Even a few professional photographers confessed to me that they had sneaked clients past the barriers—businessmen and brides, mostly, to pose against the vivid graffiti of the shed walls or the riverscape. One swore the old dock offered the most brilliant sunsets available to locals.
Back to the river
Not until December 2013 did the old dock’s grand finale occur. The Baton Rouge Area Foundation announced that the “longtime eyesore in downtown Baton Rouge” would become part of The Water Campus, which was envisioned to lead in coastal education and big data research, to help improve the way the world uses its water resources and adapts to rising seas.
The location on the river would emphasize their dedication to water.
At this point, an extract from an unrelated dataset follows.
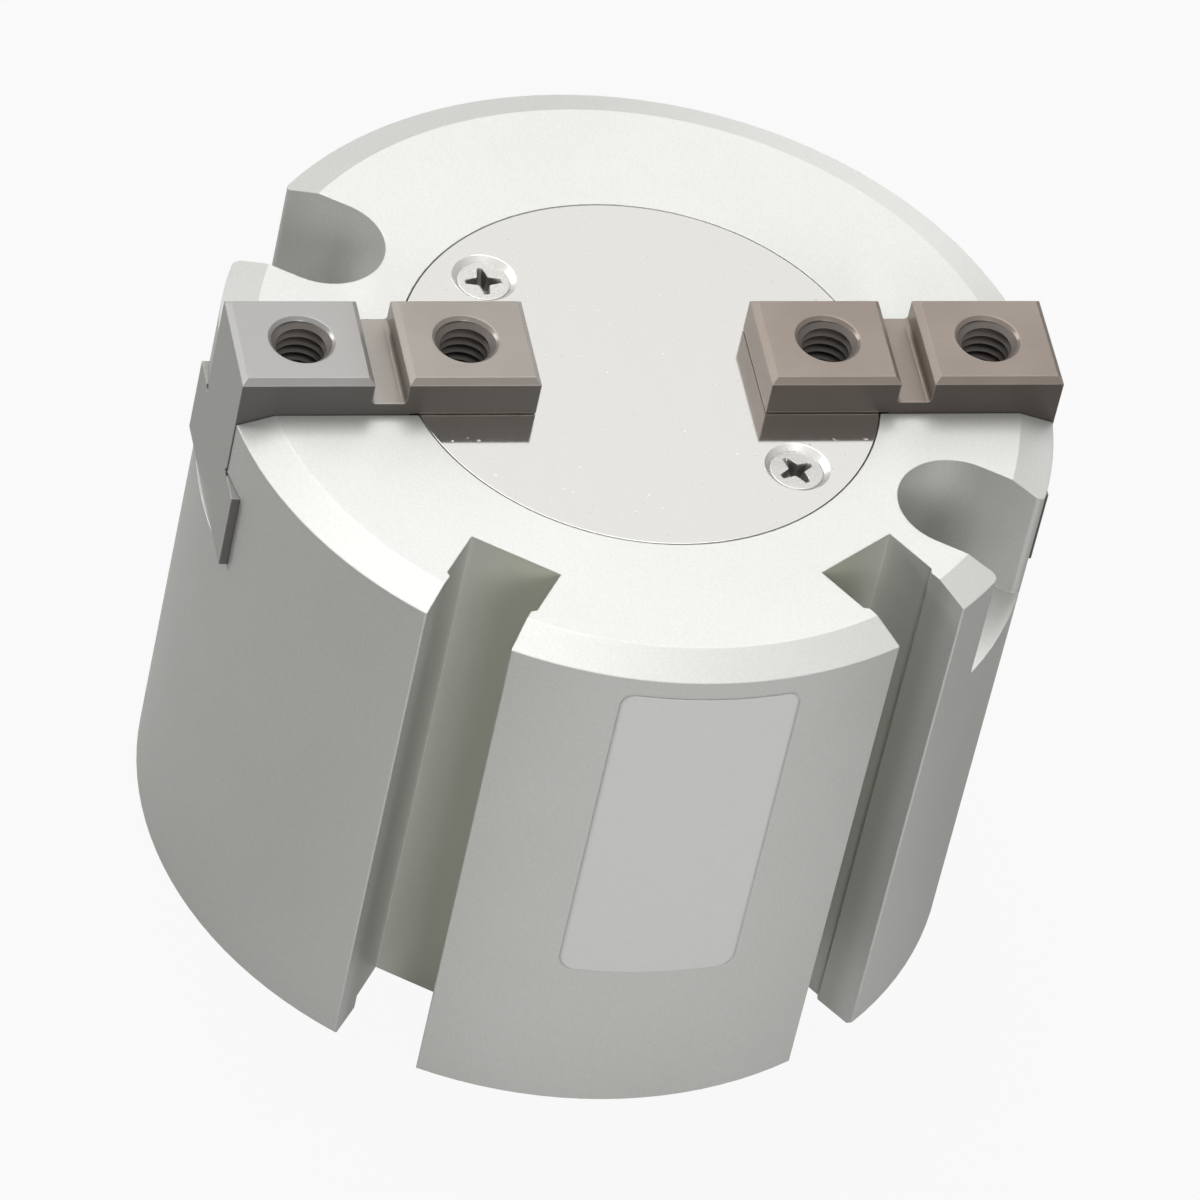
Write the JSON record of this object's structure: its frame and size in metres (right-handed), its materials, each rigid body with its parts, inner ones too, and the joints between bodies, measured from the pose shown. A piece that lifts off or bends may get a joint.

The Center for Coastal and Deltaic Solutions, the first building on the campus, broke ground in November 2015.
“We intended to build on the old dock,” Buddy Ragland confessed of its unique setting, “but the cost and logistics, of testing the dock’s structural integrity was prohibitive” and no structural renderings of the pier had survived. So the architects designed the CCDS building to perch above and across the levee with the old dock laid out before it as a river overlook.
They cleared the dock to create an open space and removed all remnants of both original sheds and the 1960s additions. But relics still remain that recall the dock’s 1926 promise to the city: The tracks of the old locomotive crane rip through the deck at pier’s edge, and the downriver end of the T-head is decorated with the rusted, geometric bars and gears of the static crane. Also, the 1980s “Imagine” lyrics remain, though barely legible on the old concrete deck.
The murky boil of the river still rushes under the pier in high water, and, when the water is low, waves dapple the sandy bank, slapping softly and settling the batture with driftwood and debris from somewhere upriver.
It’s the “new” old municipal dock, one of the best places around to appreciate the river, our history on the Big Muddy, and the power of re-imagining.